The Brownes, The Curtises and The Hollands
Written by Hazel Florence Curtis. Submitted to wurm-hastings.com by Shirley Ann Worthen.
NOTE 11:
Written by my grandma, Hazel F. (Browne) Curtis
July 3, 1977
YOUR GREAT, GREAT GRANDPARENTS (BAKERS)
The family of your great, great grandfather, John S. Baker (i.e., his ancestors and descendants are covered by the Baker Genealogy written by Nelson M. Baker, with an addendum added by me. This book has been published and copies can be found at various sources, including the Salt Lake City Genealogical Library.)
I know very little about my Grandma Baker. She and Grandpa were married in Waupaca, Wisconsin in 1866. Her name was Hannah Maria South. She had one brother whom she called Chance. They had lived in the New England states before moving to Wisconsin. I regret that I know so little of her early life.
She was a wonderful person; very quiet, a hard worker and wonderful cook. She knitted mittens, hoods and stockings for all the family. She also pieced many quilts.
I can remember visiting her many times in her homes in Marietta, Dawson and Redwood Falls, Minnesota.
She churned butter in a "barrel churn". She sat beside it and turned a crank and the barrel went round and round. Her cooking was from old New England recipes: baked beans, steamed brown bread and pumpkin pies. She always had a vegetable garden, Rhode Island chickens and lovely flower gardens. She was born on October 12, 1845 and died on September 13, 1935 at the age of 90.
Grandpa Baker joined a Wisconsin Cavalry Regiment in 1863. His brother, Horatio, had joined in 1861 and was Captain of the Regiment. He served for five years and had been taken prisoner. He became very sick and was set free because they thought he would die anyway. He crawled on his hands and knees to the Union Camp and made it to safety, and later regained his health. After the Civil War ended, he was given a job in the Mint in San Franscisco, California. He died in Oregon.
Grandpa became ill during his service in the Civil War and was in a hospital near enough to hear the tramp of soldiers as they marched through on their way to Georgia. In 1911, Grandpa went to Tennessee one summer. He had always wanted to go back and when my father bought some property in Tennessee, he took the opportunity to go back and see the land father had purchased. He had a heart attack while he was back there and died in Tennessee.
YOUR GREAT, GREAT GRANDPARENTS (BROWNES)
My Grandpa Browne was of Holland Dutch descent and I have been told his family moved from the United States to Osnabruck Center in the province of Ontario in Canada. All I know of his family is that he had one brother, Will Browne, who lived at a place called Dickenson's Landing on the Saint Lawrence River, not far from my grandparents' home. I think the name Browne was probably spelled differently when it was a Dutch name.
Grandpa died when he was sixty-five.
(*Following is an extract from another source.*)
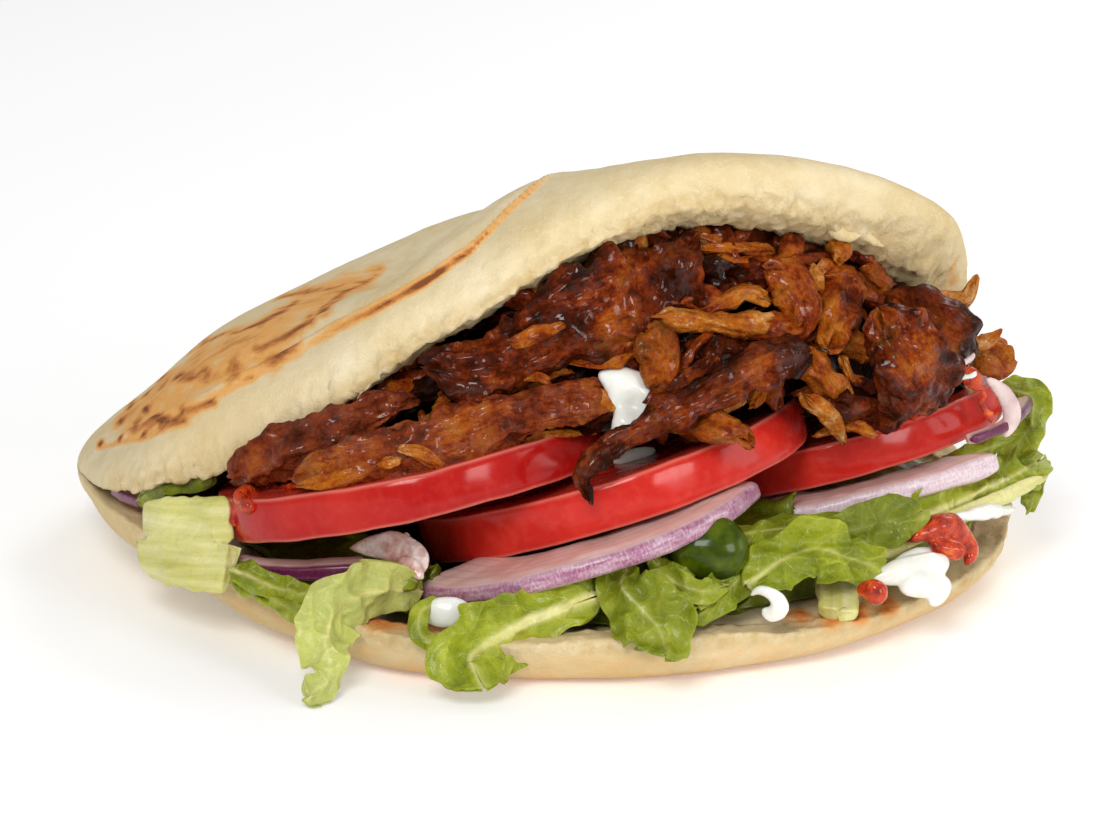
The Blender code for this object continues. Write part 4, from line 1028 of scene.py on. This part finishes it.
def lettuce_material():
    """Lettuce: thin waxy leaf that light shines through, yellow-green between fine pale veins, a watery pale
    rib. A shade above 0 darkens a leaf, partly its own deeper green and partly painted shade; below 0 it
    lightens the leaf as painted light."""
    made, tree, shader = start("fresh_lettuce", 0.34, 1.42, Coat_Weight=0.15, Coat_Roughness=0.15,
                               Specular_IOR_Level=0.25, Subsurface_Weight=0.3, Subsurface_Scale=0.0015,
                               Subsurface_Radius=(0.9, 1.0, 0.25))
    flow, length, across, _ = marks(tree, "flow")
    _, _, rib, green_depth_and_painted_shade = marks(tree, "tint")
    wobble = add(tree, "noise", place(tree, 3.5), Detail=2)
    broad = add(tree, "noise", place(tree, 7))
    blister = add(tree, "noise", place(tree, 1.7), Detail=3)
    leaf_green = add(tree, "ramp", broad, (0.28, "#636E06"), (0.46, "#86920E"), (0.62, "#A2AA26"),
                     (0.8, "#C4C664"))
    off_middle = add(tree, "absolute", across)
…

Grandma lived to be 89.
They had twelve children. They are listed on page two and the story of our visit to Grandma is on pages three to eight.
Addendum, September 18, 1977: I just put another picture in the envelope in the back of this book. It was taken in 1899 shortly after we returned from our visit to our Grandma Browne in Canada. She is your great, great grandma, Sarah Browne.
She was born in Scotland. Her mother was born in England and her father was a Scotch stone mason. Her parents were not too happy that she married a working man. They had five children: four girls, Sarah, Suzannah, Emily and Christine (Tina), and one boy, John. When we visited her in Canada, we also visited all of her surviving sisters, Suzannah (Browne) Green, Emily (Browne) Loucks and Tina (Browne) Sanderson. Tina lived with Emily. She had never married. Grandma Browne had twelve children but the other girls never had a child amongst them.[Note from wurm-hastings: There appears to be slight confusion in the above paragraph. The maiden names listed as (Browne) should be (Sanderson). The eldest Sanderson child, Sarah, married Jacob Elias Browne.]
You will notice how different our clothes were from the ones children wear now.
Mother bought the plaid material for my sister, Ella May's and my dresses in Cornwall, Canada, when we visited Aunt Emily there. She hired a dressmaker in Cornwall to make the dresses, just alike. In those days, little boys dressed in short pants and Lord Fauntelroy jackets and blouses, just as my little brothers were.